Dans le double-épisode Le Motard du cosmos, contrairement aux trublions qui sévissent, il évite tout ridicule et représente ainsi une menace crédible, renforcée également par son aura mystérieuse qui commence dès son entrée dans l'épisode, le montrant vu de dos au premier plan puis sortant de l'ombre au deuxième. Et cette aura ne sera jamais totalement éteinte car il gagne à la fin l'espace infini en emportant avec lui les réponses au sujet de l'étendue de ses pouvoirs et surtout du pourquoi de son obsession. On devine néanmoins qu'il utilise un réseau d'informateurs efficace vu la quantité d'aliens qu'il possède et les connaissances qu'il a obtenues concernant Superman. On s'étonne moins que Lobo n'ait pas de secret pour lui étant donné le soin que prend en toutes circonstances le Czarnien pour se faire remarquer.

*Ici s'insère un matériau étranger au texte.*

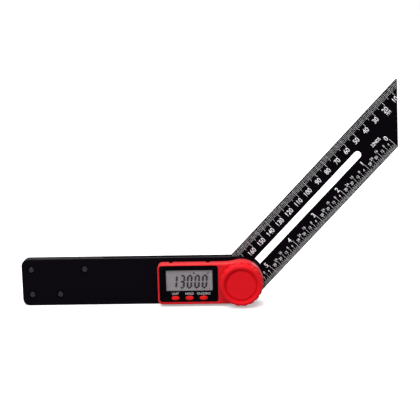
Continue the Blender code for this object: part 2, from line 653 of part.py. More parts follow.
def build_head(red):
    """The housing: a shell that is open at the back, where the front plate closes it."""
    over = CUT_OVERRUN
    edge, turn = HEAD_EDGE, math.radians(45)
    soft = edge * (1 - math.cos(turn))
    head = loft("head_housing", [
        (HEAD_BACK_Y, head_outline(0)), (HEAD_FRONT_Y + edge, head_outline(0)),
        (HEAD_FRONT_Y + soft, head_outline(soft)), (HEAD_FRONT_Y, head_outline(edge))], red)
    combine(head, prisms("head_cavity", [
        (head_outline(HEAD_WALL), WALL_BACK_Y, HEAD_BACK_Y + over)]))
    combine(head, head_posts(), "UNION")
    panel = rounded_box(PANEL_LEFT - FIT_GAP, PANEL_RIGHT + FIT_GAP, -HALF_PANEL - FIT_GAP,
                        HALF_PANEL + FIT_GAP, PANEL_CORNER + FIT_GAP)
    combine(head, prisms("head_recess", [(panel, HEAD_FRONT_Y - over, RECESS_FLOOR_Y)]))
    through = [(lcd_box(FIT_GAP), HEAD_FRONT_Y - over, WALL_BACK_Y + over)]
    for x, z in button_places():
        hole = ellipse(x, z, BUTTON_LENGTH / 2 + FIT_GAP, BUTTON_HEIGHT / 2 + FIT_GAP, HOLE_STEPS)
        through.append((hole, HEAD_FRONT_Y - over, WALL_BACK_Y + over))
    through.append((circle(0, 0, JOURNAL_RADIUS + FIT_GAP, ROUND_STEPS), HEAD_FRONT_Y - over,
                    WALL_BACK_Y + over))
    combine(head, prisms("head_windows", through))
    column_end = HEAD_BACK_Y - HEAD_SCREW_DEPTH - FIT_GAP
    holes = [(circle(x, z, HEAD_SCREW_RADIUS + FIT_GAP, HOLE_STEPS), column_end,
              HEAD_BACK_Y + over) for x, z in COLUMNS]
    board_y = BOARD_FRONT_Y - FIT_GAP
    holes += [(circle(x, z, BOARD_SCREW_RADIUS + FIT_GAP, HOLE_STEPS),
               board_y - BOARD_SCREW_DEPTH - FIT_GAP, board_y + over) for x, z in POSTS]
    combine(head, prisms("head_screw_holes", holes))
    slot = HALF_LID + FIT_GAP
    slot_box = rounded_box(CELL_X - slot, CELL_X + slot, HALF_HEAD - HEAD_WALL - over,
                           HALF_HEAD + over, FIT_GAP, 1)
    combine(head, prisms("head_tray_slot", [
        (slot_box, TRAY_FRONT_Y - FIT_GAP, HEAD_BACK_Y + over)]))


def build_head_screws(steel):
    """Screws from between the plates into the head, and small ones for the board."""
    head_y = -PLATE_INNER - HEAD_SCREW_SINK
    screw_set("head_screw", pin_profile([
        (HEAD_SCREW_RADIUS, HEAD_BACK_Y - HEAD_SCREW_DEPTH),
        (HEAD_SCREW_HEAD_RADIUS, head_y - HEAD_SCREW_HEAD_HEIGHT), (0, head_y)]),
        COLUMNS, steel)
    back = BOARD_BACK_Y + FIT_GAP
    screw_set("board_screw", pin_profile([
        (BOARD_SCREW_RADIUS, BOARD_FRONT_Y - FIT_GAP - BOARD_SCREW_DEPTH),
        (BOARD_SCREW_HEAD_RADIUS, back), (0, back + BOARD_SCREW_HEAD_HEIGHT)]),
        POSTS, steel)


def build_display(black, clear, glass, rubber):
    """Front panel with its clear lens, display glass and two contact strips behind it."""
    window = rounded_box(WINDOW_LEFT, WINDOW_RIGHT, WINDOW_BOTTOM, WINDOW_TOP, WINDOW_CORNER)
    holes = [window]
    for x, z in button_places():
        holes.append(ellipse(x, z, BUTTON_LENGTH / 2 + FIT_GAP, BUTTON_HEIGHT / 2 + FIT_GAP,
                             HOLE_STEPS))
    outline = rounded_box(PANEL_LEFT, PANEL_RIGHT, -HALF_PANEL, HALF_PANEL, PANEL_CORNER)
    plate("display_panel", outline, holes, HEAD_FRONT_Y, PANEL_BACK_Y, black)
    lens = rounded_box(WINDOW_LEFT + FIT_GAP, WINDOW_RIGHT - FIT_GAP, WINDOW_BOTTOM + FIT_GAP,
                       WINDOW_TOP - FIT_GAP, WINDOW_CORNER)
    plate("display_lens", lens, [], HEAD_FRONT_Y, PANEL_BACK_Y, clear)
    plate("lcd_glass", lcd_box(0), [], LCD_FRONT_Y, LCD_BACK_Y, glass)
    rim = LCD_BORDER - ZEBRA_INSET
    left, right = WINDOW_LEFT - rim, WINDOW_RIGHT + rim
    low, high = WINDOW_BOTTOM - rim, WINDOW_TOP + rim
    strips = [(low, low + ZEBRA_HEIGHT), (high - ZEBRA_HEIGHT, high)]
    for place, (bottom, top) in zip(("lower", "upper"), strips):
        strip = [(left, bottom), (right, bottom), (right, top), (left, top)]
        prisms(f"contact_strip_{place}", [(strip, ZEBRA_FRONT_Y, ZEBRA_BACK_Y)], rubber)


def build_board(green, black):
    """Circuit board with its ring of sensor tracks, and the processor."""
    holes = [circle(x, z, BOARD_SCREW_RADIUS + FIT_GAP, HOLE_STEPS) for x, z in POSTS]
    holes.append(circle(0, 0, BOARD_BORE_RADIUS, ROUND_STEPS))
    plate("circuit_board", board_outline(), holes, BOARD_FRONT_Y, BOARD_BACK_Y, green)
    half = CHIP_SIZE / 2
    chip_y = BOARD_BACK_Y + FIT_GAP
    square = rounded_box(CHIP_LEFT, CHIP_LEFT + CHIP_SIZE, -half, half, FIT_GAP, 1)
    plate("processor_chip", square, [], chip_y, chip_y + CHIP_HEIGHT, black)


def build_buttons(red, rubber):
    """Three oval push buttons and the rubber pad that springs them back."""
    half_x, half_z = BUTTON_LENGTH / 2, BUTTON_HEIGHT / 2
    wide = ellipse(0, 0, half_x + BUTTON_FLANGE, half_z + BUTTON_FLANGE, HOLE_STEPS)
    cap = ellipse(0, 0, half_x, half_z, HOLE_STEPS)
    face = ellipse(0, 0, half_x - BUTTON_EDGE, half_z - BUTTON_EDGE, HOLE_STEPS)
    depth = FLANGE_BACK_Y - BUTTON_FACE_Y
    loops = [(depth, wide), (FLANGE_FRONT_Y - BUTTON_FACE_Y, wide),
             (FLANGE_FRONT_Y - BUTTON_FACE_Y, cap), (BUTTON_EDGE, cap), (0, face)]
    for name, (x, z) in zip(BUTTON_NAMES, button_places()):
        button = loft(name, loops, red)
        button.location = PIVOT + Vector((x, BUTTON_FACE_Y, z))
    reach = BUTTON_PITCH * (len(BUTTON_NAMES) - 1) / 2 + half_x + BUTTON_FLANGE + PAD_SIDE
    outline = rounded_box(WINDOW_MIDDLE - reach, WINDOW_MIDDLE + reach,
                          BUTTON_Z - half_z - PAD_SIDE, BUTTON_Z + half_z + PAD_SIDE, half_z)
    plate("button_pad", outline, [], PAD_FRONT_Y, PAD_BACK_Y, rubber)


def build_battery(red, steel, brass):
    """Coin cell in its pull-out tray, with the two contacts on the board."""
    plate("battery_tray", tray_outline(), [], TRAY_FRONT_Y, TRAY_BACK_Y, red)
    front = CELL_BACK_Y - CELL_THICKNESS
    turned("coin_cell", [
        (0, front), (CELL_RADIUS - CELL_EDGE, front), (CELL_RADIUS, front + CELL_EDGE),
        (CELL_RADIUS, CELL_BACK_Y), (0, CELL_BACK_Y)], [(CELL_X, CELL_Z)], ROUND_STEPS, steel)
    leaf_y = BOARD_BACK_Y + FIT_GAP
    half_x, half_z = CONTACT_WIDTH / 2, CONTACT_LENGTH / 2
    leaf = rounded_box(CELL_X - half_x, CELL_X + half_x, CELL_Z - half_z, CELL_Z + half_z,
                       CONTACT_SLIT)
    slits = [rounded_box(CELL_X + x - CONTACT_SLIT / 2, CELL_X + x + CONTACT_SLIT / 2,
                         CELL_Z - half_x, CELL_Z + half_x, CONTACT_SLIT / 4)
             for x in (-half_x / 2, half_x / 2)]
    plate("minus_contact", leaf, slits, leaf_y, leaf_y + CONTACT_THICKNESS, brass)
    top = CELL_Z - CELL_RADIUS - FIT_GAP
    below = top - CONTACT_THICKNESS
    foot_box = [(CELL_X - half_x, below - CONTACT_FOOT), (CELL_X + half_x, below - CONTACT_FOOT),
                (CELL_X + half_x, top), (CELL_X - half_x, top)]
    contact = prisms("plus_contact", [(foot_box, leaf_y, CELL_BACK_Y)], brass)
    hollow = [(CELL_X - half_x - CUT_OVERRUN, below - CONTACT_FOOT - CUT_OVERRUN),
              (CELL_X + half_x + CUT_OVERRUN, below - CONTACT_FOOT - CUT_OVERRUN),
              (CELL_X + half_x + CUT_OVERRUN, below), (CELL_X - half_x - CUT_OVERRUN, below)]
    combine(contact, prisms("plus_contact_bend", [
        (hollow, leaf_y + CONTACT_THICKNESS, CELL_BACK_Y + CUT_OVERRUN)]))


def knob_ring(radius, scallop_share):
    """A ring of the knob, with a shallow scallop between each two lobes."""
    steps = KNOB_LOBES * 4
    points = []
    for i in range(steps):
        angle = math.tau * i / steps
        dip = ((1 + math.cos(KNOB_LOBES * angle)) / 2) ** 2
        reach = radius - KNOB_SCALLOP * scallop_share * dip
        points.append((reach * math.cos(angle), reach * math.sin(angle)))
    return points


def build_knob(red, steel, brass):
    """Lobed knob with its brass nut, and the washer that it presses on the sleeve."""
    shoulder_y = KNOB_CREST_Y + KNOB_SHOULDER
    disc = KNOB_DISC_RADIUS
    groove = disc + KNOB_GROOVE_WIDTH
    groove_y = KNOB_DISC_Y + KNOB_GROOVE_DEPTH
    inner_slope = (KNOB_CREST_RADIUS + groove) / 2
    knob = loft("clamp_knob", [
        (KNOB_BACK_Y, knob_ring(KNOB_RADIUS - KNOB_BACK_EDGE, 1)),
        (KNOB_BACK_Y - KNOB_BACK_EDGE, knob_ring(KNOB_RADIUS, 1)),
        (shoulder_y, knob_ring(KNOB_RADIUS - KNOB_SHOULDER_IN / 2, 1)),
        (KNOB_CREST_Y + KNOB_CREST_IN, knob_ring(KNOB_RADIUS - 2 * KNOB_SHOULDER_IN, 0.5)),
        (KNOB_CREST_Y, knob_ring(KNOB_CREST_RADIUS, 0)),
        (KNOB_CREST_Y + KNOB_CREST_IN, knob_ring(inner_slope, 0)),
        (groove_y, knob_ring(groove, 0)),
        (groove_y, knob_ring(disc, 0)),
        (KNOB_DISC_Y, knob_ring(disc - KNOB_GROOVE_DEPTH, 0))], red)
    hollow = KNOB_RADIUS - KNOB_RIM_WALL
    back = KNOB_BACK_Y + CUT_OVERRUN
    combine(knob, turned("knob_hollow", [
        (0, back), (hollow, back), (hollow, KNOB_CEILING_Y), (KNOB_HUB_RADIUS, KNOB_CEILING_Y),
        (KNOB_HUB_RADIUS, HUB_BACK_Y), (0, HUB_BACK_Y)], [(0, 0)], ROUND_STEPS))
    corner = NUT_FLATS / 2 / math.cos(math.radians(30))
    pocket = circle(0, 0, corner + FIT_GAP, 6)
    combine(knob, prisms("knob_pocket", [(pocket, KNOB_CEILING_Y, HUB_BACK_Y + CUT_OVERRUN)]))
    plate("knob_nut", circle(0, 0, corner, 6),
          [circle(0, 0, THREAD_RADIUS + FIT_GAP, HOLE_STEPS)], NUT_FRONT_Y, HUB_BACK_Y, brass)
    plate("knob_washer", circle(0, 0, KNOB_WASHER_RADIUS, ROUND_STEPS),
          [circle(0, 0, THREAD_RADIUS + FIT_GAP, HOLE_STEPS)], KNOB_WASHER_FRONT_Y,
          KNOB_WASHER_BACK_Y, steel)


def build_all():
    """Every piece, in the order in which it would be put together."""
    clear_scene()
    black_plate = material("handle_black", (0.012, 0.010, 0.013), 0.42)
    black_blade = material("blade_black", (0.010, 0.008, 0.011), 0.45, 0.3)
    panel_black = material("panel_black", (0.004, 0.003, 0.005), 0.25)
    red = material("head_red", (0.72, 0.022, 0.035), 0.38)
    button_red = material("button_red", (0.80, 0.020, 0.025), 0.4)
    steel = material("steel", (0.55, 0.55, 0.56), 0.32, 1.0)
    dark_steel = material("dark_steel", (0.08, 0.08, 0.085), 0.4, 1.0)
    brass = material("brass", (0.72, 0.52, 0.22), 0.35, 1.0)
    nylon = material("nylon", (0.75, 0.74, 0.70), 0.55)
    copper = material("copper_track", (0.70, 0.36, 0.20), 0.4, 1.0)
    green = material("board_green", (0.02, 0.16, 0.07), 0.45)
    chip = material("chip_black", (0.02, 0.02, 0.022), 0.5)
    rubber = material("grey_rubber", (0.22, 0.22, 0.23), 0.7)
    glass = material("lcd_grey", (0.23, 0.205, 0.23), 0.3)
    clear = material("clear_lens", (0.9, 0.9, 0.9), 0.1, alpha=0.25)
    build_plates(black_plate)
    build_spacer(black_plate)
    build_handle_screws(dark_steel)
    build_blade(black_blade)
    build_pivot(steel, nylon, copper)
    build_head(red)
    build_head_screws(steel)
    build_display(panel_black, clear, glass, rubber)
    build_board(green, chip)
    build_buttons(button_red, rubber)
    build_battery(red, steel, brass)
    build_knob(red, steel, brass)


build_all()
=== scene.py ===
# %% [markdown]
# # A digital angle finder, dressed for its picture
#
# The tool is a sliding bevel with a display: a black handle of two plates, a slotted black rule
# with white scales, a red head with a small screen and three buttons, and a red clamping knob on
# the pivot. Its solids come ready made in a frame. This lesson gives each its finish, and where
# a plain solid is too coarse for a close look, a finer piece takes its place.

import json
import math

import bmesh
import bpy
from mathutils import Matrix, Vector


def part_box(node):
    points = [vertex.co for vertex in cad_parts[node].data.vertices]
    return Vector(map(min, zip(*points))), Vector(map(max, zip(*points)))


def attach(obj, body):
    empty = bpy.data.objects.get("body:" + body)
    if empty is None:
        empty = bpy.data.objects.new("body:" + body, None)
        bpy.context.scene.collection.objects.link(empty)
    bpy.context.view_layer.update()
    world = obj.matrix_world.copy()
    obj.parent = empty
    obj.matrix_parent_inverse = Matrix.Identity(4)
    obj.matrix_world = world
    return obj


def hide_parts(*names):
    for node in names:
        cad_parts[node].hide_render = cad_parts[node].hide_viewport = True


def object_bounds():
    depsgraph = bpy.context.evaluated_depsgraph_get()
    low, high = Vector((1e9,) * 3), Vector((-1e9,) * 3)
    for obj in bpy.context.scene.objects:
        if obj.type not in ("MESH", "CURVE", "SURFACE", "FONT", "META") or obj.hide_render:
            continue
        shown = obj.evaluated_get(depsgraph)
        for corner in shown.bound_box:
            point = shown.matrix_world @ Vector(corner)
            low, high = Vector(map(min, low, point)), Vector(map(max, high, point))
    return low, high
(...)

À ce propos, les deux extraterrestres sont tout ce qu'il y a de plus différent. Quand Lobo chevauche une moto, inspirant liberté totale et hasard de la vie, le Préservateur habite en toute quiétude dans un imposant édifice et n'a pas l'air d'en sortir souvent puisqu'il donne l'impression de se contenter de sa capacité à le décorer à volonté. Quand le premier cherche le contact (dans tous les sens du terme) à tout prix, le second offre la vision d'un individu courtois mais paternalistement ferme et peu soucieux de socialisation, à cause de ses sbires-robots, ses pouvoirs psychiques et sa propension machiavélique à se servir des autres pour faire les choses à sa place. Quand le premier incarne le rentre-dedans et la jouissance brute et matérielle, le second, asexué et intellectuel, s'élève au sens propre comme au figuré, jouant les purs esprits et contemplant son œuvre. Quand le premier brille par sa bêtise et marche à l'envie immédiatement satisfaite, le second agit en calculateur et manipulateur.

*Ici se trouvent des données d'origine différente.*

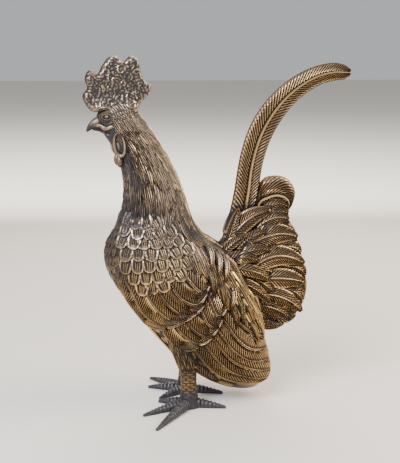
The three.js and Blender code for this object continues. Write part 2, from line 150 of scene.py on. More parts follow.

En clair, le premier est tout ce que rejette le second, et cette dichotomie n'en rend que plus jubilatoire le moment où le Préservateur se sent acculé et en vient à verser dans le côté obscur de la lourdeur via sa transformation qui le rend au delà du méconnaissable. Les traits poupins et évoquant un œuf, figure de l'innocence, cèdent la place à un pseudo-diable. Ce dilemme entre esthétisme et recherche de victoire fait beaucoup penser à celui que rencontre, dans Dragon Ball, le personnage Zarbon, bellâtre narcissique, capable de maximiser sa force pour peu qu'il se change en monstre patibulaire, face à Vegeta.

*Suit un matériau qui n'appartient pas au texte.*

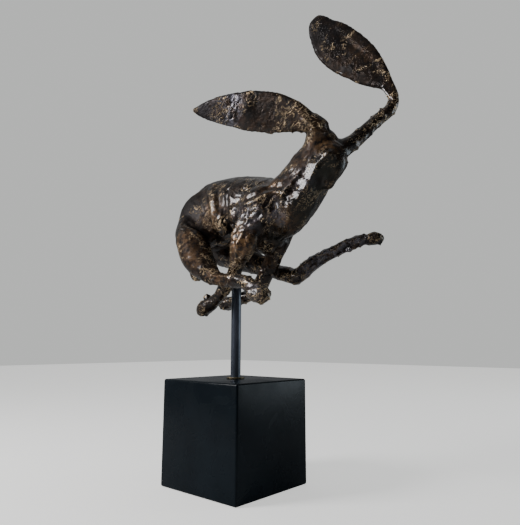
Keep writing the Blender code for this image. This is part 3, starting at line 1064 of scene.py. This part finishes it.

On peut aussi voir cette scène comme la fin pour le Préservateur de sa résistance face à la folie du Motard du cosmos, et le vulgaire objet qui suffit à le pousser définitivement en dehors du vaisseau le fait franchir enfin le pas du grotesque qu'il évitait habilement depuis le début.
Enfin, cette métamorphose est aussi à mettre en parallèle avec l'éclosion du Fils de Krypton, jusque là cantonné aux aventures metropolisiennes, dont seule le débarquement de la kryptonite avait entamé son infaillibilité. En effet, le héros atteint à partir de là un statut cosmique, avec tous les périls que cela annonce. Et même si le Préservateur sort bien vite des écrans radar de la série, il laisse une trace durable à travers la galerie d'aliens que récupère Superman pour sa Forteresse de Solitude, et les conséquences que l'on sait dans le grand final de Batman : La Relève.
Personnage éminemment énigmatique, la question principale qu'il suscite concerne la raison sous-tendant son entreprise. On peut supposer qu'il est lui-même le ou l'un des derniers de son espèce et qu'il a développé une pitié un peu particulière vis-à-vis de ses pairs. Et comment fait-il pour que les animaux en un exemplaire ne périssent pas, tel l'unique dodo ? Puisqu'il a des traits scientifiques, utilise-t-il un procédé de son invention pour cela ? Aux spectateurs d'imaginer les réponses, des plus sérieuses aux plus farfelues.